### DATASET SECTION
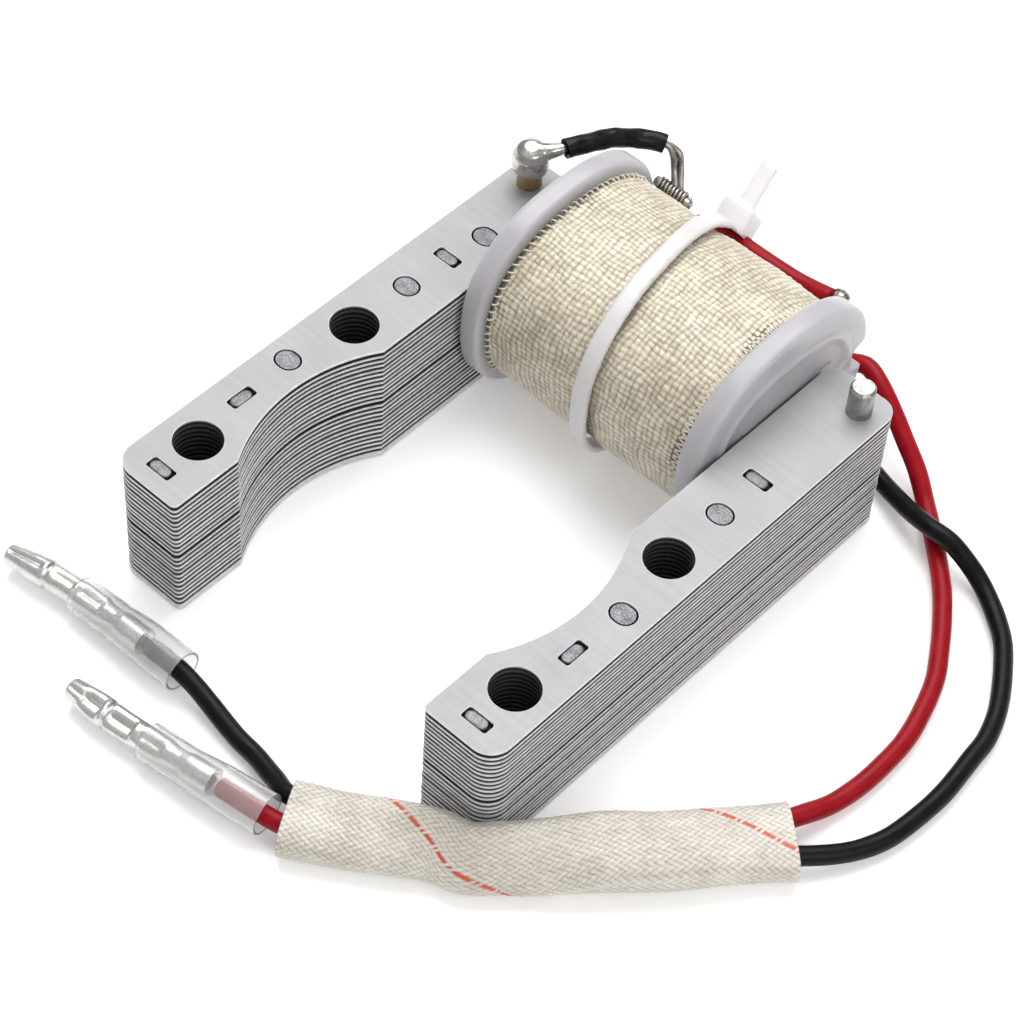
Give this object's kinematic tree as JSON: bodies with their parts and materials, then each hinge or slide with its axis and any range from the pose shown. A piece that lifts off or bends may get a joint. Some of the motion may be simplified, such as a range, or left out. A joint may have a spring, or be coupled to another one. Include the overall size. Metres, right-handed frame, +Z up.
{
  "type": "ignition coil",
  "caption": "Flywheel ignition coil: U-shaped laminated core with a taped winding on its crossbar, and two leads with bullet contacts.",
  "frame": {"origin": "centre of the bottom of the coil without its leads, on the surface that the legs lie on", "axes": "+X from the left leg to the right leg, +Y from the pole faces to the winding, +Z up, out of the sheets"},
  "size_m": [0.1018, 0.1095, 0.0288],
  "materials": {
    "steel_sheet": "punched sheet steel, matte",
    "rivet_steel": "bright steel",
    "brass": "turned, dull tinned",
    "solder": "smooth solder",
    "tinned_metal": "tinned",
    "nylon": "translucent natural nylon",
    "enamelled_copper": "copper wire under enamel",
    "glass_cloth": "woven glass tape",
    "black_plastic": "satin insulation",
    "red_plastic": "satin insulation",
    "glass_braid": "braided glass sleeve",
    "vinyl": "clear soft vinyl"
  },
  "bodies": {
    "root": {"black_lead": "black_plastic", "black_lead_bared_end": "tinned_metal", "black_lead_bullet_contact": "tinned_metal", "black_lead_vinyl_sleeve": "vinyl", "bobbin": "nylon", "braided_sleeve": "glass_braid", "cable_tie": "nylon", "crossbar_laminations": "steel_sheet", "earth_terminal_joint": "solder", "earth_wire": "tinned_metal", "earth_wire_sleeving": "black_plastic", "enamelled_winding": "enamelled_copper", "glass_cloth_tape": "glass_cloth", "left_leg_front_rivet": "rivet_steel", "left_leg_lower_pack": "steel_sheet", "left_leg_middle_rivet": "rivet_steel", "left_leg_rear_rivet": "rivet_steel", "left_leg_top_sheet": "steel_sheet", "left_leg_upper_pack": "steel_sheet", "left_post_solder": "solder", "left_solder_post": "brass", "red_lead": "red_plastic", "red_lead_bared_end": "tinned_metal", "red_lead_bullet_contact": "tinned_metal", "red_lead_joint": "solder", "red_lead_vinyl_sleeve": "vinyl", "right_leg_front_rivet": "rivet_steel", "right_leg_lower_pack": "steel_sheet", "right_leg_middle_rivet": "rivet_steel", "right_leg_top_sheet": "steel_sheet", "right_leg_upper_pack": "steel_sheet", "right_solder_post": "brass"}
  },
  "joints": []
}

### EXERCISE OBJECTIVE
Reproduce the material exactly, with every line intact.

### THE REPLY
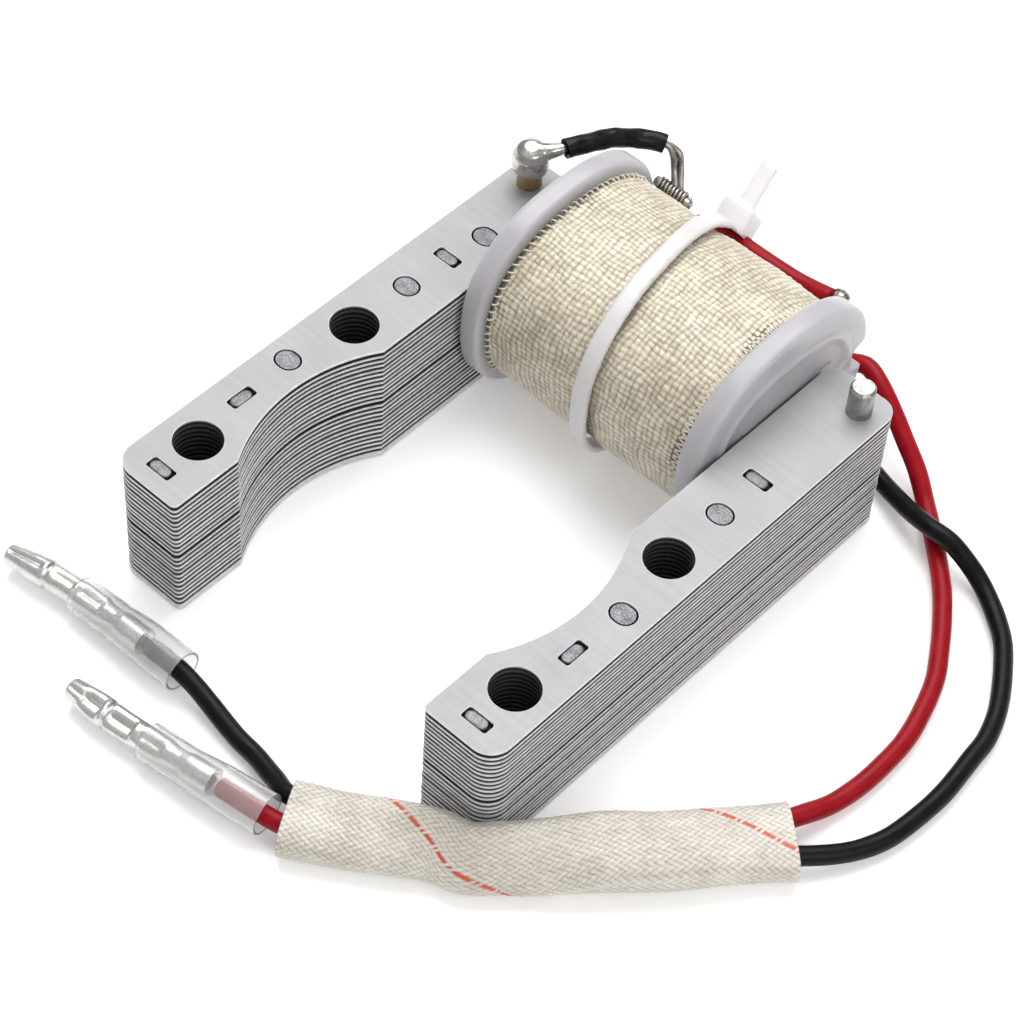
Give this object's kinematic tree as JSON: bodies with their parts and materials, then each hinge or slide with its axis and any range from the pose shown. A piece that lifts off or bends may get a joint. Some of the motion may be simplified, such as a range, or left out. A joint may have a spring, or be coupled to another one. Include the overall size. Metres, right-handed frame, +Z up.
{
  "type": "ignition coil",
  "caption": "Flywheel ignition coil: U-shaped laminated core with a taped winding on its crossbar, and two leads with bullet contacts.",
  "frame": {"origin": "centre of the bottom of the coil without its leads, on the surface that the legs lie on", "axes": "+X from the left leg to the right leg, +Y from the pole faces to the winding, +Z up, out of the sheets"},
  "size_m": [0.1018, 0.1095, 0.0288],
  "materials": {
    "steel_sheet": "punched sheet steel, matte",
    "rivet_steel": "bright steel",
    "brass": "turned, dull tinned",
    "solder": "smooth solder",
    "tinned_metal": "tinned",
    "nylon": "translucent natural nylon",
    "enamelled_copper": "copper wire under enamel",
    "glass_cloth": "woven glass tape",
    "black_plastic": "satin insulation",
    "red_plastic": "satin insulation",
    "glass_braid": "braided glass sleeve",
    "vinyl": "clear soft vinyl"
  },
  "bodies": {
    "root": {"black_lead": "black_plastic", "black_lead_bared_end": "tinned_metal", "black_lead_bullet_contact": "tinned_metal", "black_lead_vinyl_sleeve": "vinyl", "bobbin": "nylon", "braided_sleeve": "glass_braid", "cable_tie": "nylon", "crossbar_laminations": "steel_sheet", "earth_terminal_joint": "solder", "earth_wire": "tinned_metal", "earth_wire_sleeving": "black_plastic", "enamelled_winding": "enamelled_copper", "glass_cloth_tape": "glass_cloth", "left_leg_front_rivet": "rivet_steel", "left_leg_lower_pack": "steel_sheet", "left_leg_middle_rivet": "rivet_steel", "left_leg_rear_rivet": "rivet_steel", "left_leg_top_sheet": "steel_sheet", "left_leg_upper_pack": "steel_sheet", "left_post_solder": "solder", "left_solder_post": "brass", "red_lead": "red_plastic", "red_lead_bared_end": "tinned_metal", "red_lead_bullet_contact": "tinned_metal", "red_lead_joint": "solder", "red_lead_vinyl_sleeve": "vinyl", "right_leg_front_rivet": "rivet_steel", "right_leg_lower_pack": "steel_sheet", "right_leg_middle_rivet": "rivet_steel", "right_leg_top_sheet": "steel_sheet", "right_leg_upper_pack": "steel_sheet", "right_solder_post": "brass"}
  },
  "joints": []
}